Data items:

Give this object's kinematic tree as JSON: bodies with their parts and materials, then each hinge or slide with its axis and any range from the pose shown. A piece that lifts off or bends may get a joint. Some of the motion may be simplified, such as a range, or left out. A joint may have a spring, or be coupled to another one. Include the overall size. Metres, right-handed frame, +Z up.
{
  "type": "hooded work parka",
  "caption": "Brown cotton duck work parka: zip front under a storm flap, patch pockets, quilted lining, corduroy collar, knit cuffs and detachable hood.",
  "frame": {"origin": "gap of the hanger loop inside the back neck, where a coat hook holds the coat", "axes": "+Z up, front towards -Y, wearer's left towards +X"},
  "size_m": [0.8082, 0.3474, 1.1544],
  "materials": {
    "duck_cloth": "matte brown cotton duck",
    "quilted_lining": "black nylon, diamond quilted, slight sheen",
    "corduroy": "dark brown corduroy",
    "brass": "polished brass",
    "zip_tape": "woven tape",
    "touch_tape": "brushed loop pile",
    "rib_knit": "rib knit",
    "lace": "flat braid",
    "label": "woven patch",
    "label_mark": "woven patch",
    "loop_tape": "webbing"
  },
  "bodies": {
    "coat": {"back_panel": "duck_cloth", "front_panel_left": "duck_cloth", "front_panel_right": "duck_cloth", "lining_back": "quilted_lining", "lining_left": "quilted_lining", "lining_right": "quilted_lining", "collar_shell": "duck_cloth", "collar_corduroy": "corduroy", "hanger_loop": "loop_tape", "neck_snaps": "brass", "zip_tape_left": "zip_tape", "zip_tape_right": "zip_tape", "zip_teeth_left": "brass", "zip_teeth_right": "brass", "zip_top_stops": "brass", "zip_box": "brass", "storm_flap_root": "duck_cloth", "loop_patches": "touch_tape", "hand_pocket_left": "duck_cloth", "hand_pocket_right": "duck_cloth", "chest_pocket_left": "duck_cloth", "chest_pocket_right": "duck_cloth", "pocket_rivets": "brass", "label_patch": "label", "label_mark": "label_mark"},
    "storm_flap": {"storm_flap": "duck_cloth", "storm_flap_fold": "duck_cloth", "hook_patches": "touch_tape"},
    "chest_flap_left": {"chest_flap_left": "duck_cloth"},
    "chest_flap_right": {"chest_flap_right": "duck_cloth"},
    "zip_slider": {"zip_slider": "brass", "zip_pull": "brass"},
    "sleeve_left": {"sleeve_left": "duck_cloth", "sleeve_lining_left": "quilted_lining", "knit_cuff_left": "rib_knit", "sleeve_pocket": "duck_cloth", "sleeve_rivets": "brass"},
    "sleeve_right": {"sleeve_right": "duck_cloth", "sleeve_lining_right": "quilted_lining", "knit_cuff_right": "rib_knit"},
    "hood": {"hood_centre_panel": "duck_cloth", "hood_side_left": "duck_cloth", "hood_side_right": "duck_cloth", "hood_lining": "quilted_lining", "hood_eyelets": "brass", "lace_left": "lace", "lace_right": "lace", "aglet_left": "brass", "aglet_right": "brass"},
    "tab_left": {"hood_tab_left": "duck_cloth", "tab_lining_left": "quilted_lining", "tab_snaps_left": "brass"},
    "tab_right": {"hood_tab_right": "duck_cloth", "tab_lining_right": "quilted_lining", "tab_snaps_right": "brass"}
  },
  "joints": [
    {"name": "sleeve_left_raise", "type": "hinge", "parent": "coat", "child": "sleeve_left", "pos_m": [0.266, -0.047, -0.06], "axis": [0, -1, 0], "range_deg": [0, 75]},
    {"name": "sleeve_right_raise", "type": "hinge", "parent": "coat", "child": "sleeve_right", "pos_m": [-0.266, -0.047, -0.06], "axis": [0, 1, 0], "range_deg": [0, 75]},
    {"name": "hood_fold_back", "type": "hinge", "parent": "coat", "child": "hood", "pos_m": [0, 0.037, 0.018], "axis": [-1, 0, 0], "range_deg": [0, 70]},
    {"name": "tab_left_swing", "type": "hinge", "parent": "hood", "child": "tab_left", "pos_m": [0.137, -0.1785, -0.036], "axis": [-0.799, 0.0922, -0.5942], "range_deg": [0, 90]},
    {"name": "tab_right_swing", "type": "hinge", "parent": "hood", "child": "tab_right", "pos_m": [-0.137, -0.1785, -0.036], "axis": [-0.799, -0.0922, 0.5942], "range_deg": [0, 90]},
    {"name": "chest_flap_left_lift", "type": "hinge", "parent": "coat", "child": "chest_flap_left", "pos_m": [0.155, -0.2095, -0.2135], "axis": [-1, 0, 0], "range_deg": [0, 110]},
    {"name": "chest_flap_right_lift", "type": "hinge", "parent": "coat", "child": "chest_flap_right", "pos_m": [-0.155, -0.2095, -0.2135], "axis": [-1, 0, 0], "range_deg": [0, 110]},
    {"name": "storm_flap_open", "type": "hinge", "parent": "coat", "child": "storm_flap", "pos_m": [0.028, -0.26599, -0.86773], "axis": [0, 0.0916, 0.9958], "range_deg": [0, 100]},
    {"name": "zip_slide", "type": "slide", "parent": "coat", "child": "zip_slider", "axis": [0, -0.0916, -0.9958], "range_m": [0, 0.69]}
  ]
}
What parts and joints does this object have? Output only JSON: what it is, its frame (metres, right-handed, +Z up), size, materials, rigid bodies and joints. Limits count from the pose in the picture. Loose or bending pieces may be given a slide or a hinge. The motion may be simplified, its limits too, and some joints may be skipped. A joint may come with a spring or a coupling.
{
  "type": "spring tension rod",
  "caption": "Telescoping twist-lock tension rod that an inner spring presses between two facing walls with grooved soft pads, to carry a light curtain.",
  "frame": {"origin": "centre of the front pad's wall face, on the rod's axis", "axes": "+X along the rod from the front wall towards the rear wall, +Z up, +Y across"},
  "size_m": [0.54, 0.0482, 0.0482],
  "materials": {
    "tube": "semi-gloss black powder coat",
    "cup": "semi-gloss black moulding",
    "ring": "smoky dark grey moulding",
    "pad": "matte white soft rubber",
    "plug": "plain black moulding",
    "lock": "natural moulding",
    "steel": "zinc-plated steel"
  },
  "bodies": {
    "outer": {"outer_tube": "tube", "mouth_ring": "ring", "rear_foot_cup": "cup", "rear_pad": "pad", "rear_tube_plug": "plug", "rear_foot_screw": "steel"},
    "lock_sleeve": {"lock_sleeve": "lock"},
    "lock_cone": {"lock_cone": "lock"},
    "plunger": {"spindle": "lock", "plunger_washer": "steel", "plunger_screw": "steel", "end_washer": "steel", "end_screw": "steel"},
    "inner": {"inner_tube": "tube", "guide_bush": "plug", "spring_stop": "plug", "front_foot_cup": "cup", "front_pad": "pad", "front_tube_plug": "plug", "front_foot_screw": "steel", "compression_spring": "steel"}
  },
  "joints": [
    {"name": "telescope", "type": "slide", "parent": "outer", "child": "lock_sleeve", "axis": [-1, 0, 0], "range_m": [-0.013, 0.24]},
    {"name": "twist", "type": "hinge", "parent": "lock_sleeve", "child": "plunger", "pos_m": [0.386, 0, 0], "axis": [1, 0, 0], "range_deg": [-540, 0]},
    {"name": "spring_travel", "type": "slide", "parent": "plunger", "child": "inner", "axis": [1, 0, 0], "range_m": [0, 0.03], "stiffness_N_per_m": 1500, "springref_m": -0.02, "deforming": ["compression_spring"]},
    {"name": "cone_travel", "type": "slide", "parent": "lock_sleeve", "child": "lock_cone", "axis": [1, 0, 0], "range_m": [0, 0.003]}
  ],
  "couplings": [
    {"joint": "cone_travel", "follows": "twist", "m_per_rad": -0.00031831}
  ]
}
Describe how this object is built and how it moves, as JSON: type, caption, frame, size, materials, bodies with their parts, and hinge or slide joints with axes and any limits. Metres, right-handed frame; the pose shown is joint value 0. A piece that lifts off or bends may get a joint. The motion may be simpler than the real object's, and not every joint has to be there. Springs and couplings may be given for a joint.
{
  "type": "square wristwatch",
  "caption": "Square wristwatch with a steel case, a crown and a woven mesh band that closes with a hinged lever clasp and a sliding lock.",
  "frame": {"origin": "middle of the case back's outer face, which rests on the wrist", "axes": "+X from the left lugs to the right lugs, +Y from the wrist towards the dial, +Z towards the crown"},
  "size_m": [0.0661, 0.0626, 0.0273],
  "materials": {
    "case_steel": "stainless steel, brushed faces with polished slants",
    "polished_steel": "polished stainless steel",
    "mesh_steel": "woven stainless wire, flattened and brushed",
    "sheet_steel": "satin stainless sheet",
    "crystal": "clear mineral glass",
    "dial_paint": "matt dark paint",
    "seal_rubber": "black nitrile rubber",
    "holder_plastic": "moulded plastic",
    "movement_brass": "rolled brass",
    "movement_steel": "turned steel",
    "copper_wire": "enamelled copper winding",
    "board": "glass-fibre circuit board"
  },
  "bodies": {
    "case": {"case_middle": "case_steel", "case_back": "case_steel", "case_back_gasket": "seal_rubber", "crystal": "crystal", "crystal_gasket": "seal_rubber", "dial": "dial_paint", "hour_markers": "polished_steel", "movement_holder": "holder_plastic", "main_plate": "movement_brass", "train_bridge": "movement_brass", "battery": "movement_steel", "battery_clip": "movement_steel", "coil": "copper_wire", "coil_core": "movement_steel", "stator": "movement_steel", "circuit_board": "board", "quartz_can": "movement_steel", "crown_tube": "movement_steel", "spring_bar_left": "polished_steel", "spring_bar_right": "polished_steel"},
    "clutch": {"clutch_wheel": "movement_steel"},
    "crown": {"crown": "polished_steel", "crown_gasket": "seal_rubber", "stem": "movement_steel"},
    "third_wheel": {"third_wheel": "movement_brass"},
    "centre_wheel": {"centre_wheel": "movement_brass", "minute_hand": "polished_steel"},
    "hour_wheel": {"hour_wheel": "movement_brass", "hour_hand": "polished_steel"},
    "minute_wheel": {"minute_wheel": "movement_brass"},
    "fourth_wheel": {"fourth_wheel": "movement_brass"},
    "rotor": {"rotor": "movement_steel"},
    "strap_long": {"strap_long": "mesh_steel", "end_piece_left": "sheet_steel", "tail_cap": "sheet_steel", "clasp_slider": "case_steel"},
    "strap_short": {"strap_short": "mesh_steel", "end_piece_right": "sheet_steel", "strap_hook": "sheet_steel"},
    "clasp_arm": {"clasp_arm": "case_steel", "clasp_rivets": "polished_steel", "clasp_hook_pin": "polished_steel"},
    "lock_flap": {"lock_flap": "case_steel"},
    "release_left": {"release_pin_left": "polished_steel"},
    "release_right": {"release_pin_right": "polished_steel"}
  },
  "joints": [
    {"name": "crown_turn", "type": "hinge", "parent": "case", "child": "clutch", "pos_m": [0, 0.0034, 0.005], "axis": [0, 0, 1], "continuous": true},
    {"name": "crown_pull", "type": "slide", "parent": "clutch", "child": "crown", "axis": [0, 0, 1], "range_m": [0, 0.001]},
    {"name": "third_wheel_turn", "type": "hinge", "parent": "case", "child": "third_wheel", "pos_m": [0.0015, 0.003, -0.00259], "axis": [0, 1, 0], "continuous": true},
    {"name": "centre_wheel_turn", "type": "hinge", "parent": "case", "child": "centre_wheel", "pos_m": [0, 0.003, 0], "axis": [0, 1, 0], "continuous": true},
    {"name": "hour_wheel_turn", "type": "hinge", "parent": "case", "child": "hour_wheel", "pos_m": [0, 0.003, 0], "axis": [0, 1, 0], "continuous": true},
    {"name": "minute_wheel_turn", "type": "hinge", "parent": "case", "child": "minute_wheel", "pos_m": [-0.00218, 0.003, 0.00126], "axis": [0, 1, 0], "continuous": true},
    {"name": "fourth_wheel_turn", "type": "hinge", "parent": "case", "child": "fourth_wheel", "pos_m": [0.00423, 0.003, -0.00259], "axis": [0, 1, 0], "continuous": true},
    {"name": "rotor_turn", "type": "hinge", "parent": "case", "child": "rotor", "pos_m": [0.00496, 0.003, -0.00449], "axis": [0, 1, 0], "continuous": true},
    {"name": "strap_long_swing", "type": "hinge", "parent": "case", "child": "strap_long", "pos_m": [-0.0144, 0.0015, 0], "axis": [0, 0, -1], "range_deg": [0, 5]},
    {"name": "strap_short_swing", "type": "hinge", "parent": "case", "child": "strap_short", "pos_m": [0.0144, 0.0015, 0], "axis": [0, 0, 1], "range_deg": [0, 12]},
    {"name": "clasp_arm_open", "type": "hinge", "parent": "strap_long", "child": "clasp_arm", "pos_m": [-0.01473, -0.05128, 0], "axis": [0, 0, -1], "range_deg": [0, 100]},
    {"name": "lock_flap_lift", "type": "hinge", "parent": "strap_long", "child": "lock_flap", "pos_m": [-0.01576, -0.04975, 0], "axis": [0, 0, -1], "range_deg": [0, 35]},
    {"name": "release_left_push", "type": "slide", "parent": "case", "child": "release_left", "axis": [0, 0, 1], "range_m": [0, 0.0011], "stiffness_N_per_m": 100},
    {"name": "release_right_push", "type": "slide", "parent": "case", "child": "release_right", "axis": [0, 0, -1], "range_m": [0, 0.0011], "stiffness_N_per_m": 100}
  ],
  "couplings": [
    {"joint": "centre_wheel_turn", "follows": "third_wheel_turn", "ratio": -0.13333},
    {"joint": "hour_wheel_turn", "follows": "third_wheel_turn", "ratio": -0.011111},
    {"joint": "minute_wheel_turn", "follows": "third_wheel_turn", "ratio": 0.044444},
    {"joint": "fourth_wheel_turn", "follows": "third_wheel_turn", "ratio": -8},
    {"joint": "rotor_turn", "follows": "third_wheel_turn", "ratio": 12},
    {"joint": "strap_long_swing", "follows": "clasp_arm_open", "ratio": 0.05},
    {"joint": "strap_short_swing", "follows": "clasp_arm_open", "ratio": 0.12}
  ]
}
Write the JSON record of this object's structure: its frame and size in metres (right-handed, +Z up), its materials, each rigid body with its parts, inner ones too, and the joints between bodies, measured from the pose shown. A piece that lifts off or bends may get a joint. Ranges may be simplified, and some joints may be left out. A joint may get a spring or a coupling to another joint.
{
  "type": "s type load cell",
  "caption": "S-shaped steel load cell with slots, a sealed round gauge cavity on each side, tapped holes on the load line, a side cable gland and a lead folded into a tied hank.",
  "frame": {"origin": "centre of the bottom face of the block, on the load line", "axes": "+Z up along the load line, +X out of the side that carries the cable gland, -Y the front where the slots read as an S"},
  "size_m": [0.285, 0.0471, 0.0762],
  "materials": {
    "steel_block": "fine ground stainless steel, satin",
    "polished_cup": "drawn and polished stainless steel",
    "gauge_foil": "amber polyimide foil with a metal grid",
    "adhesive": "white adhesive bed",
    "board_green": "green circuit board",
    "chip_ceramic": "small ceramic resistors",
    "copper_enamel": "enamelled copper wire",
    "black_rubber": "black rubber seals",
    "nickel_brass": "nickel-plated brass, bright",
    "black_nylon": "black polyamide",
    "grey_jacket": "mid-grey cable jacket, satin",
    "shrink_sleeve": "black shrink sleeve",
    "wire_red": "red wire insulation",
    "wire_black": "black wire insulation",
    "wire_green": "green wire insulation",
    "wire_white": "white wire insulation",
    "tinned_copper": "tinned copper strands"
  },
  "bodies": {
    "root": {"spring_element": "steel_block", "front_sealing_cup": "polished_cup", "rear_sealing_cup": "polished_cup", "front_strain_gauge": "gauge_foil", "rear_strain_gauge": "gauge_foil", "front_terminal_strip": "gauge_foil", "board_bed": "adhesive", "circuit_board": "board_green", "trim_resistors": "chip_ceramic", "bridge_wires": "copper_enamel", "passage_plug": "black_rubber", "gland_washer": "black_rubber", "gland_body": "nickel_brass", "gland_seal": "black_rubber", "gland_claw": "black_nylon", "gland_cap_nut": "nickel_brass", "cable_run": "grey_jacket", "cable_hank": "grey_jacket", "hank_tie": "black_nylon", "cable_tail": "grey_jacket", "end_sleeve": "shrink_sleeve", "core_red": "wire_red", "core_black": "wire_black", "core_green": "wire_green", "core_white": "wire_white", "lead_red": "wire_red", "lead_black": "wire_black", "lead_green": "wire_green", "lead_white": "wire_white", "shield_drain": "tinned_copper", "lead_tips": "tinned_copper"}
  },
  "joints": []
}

Problem to work on - Copy all the lines above that hold the string "their".

Solution below -
Give this object's kinematic tree as JSON: bodies with their parts and materials, then each hinge or slide with its axis and any range from the pose shown. A piece that lifts off or bends may get a joint. Some of the motion may be simplified, such as a range, or left out. A joint may have a spring, or be coupled to another one. Include the overall size. Metres, right-handed frame, +Z up.
Describe how this object is built and how it moves, as JSON: type, caption, frame, size, materials, bodies with their parts, and hinge or slide joints with axes and any limits. Metres, right-handed frame; the pose shown is joint value 0. A piece that lifts off or bends may get a joint. The motion may be simpler than the real object's, and not every joint has to be there. Springs and couplings may be given for a joint.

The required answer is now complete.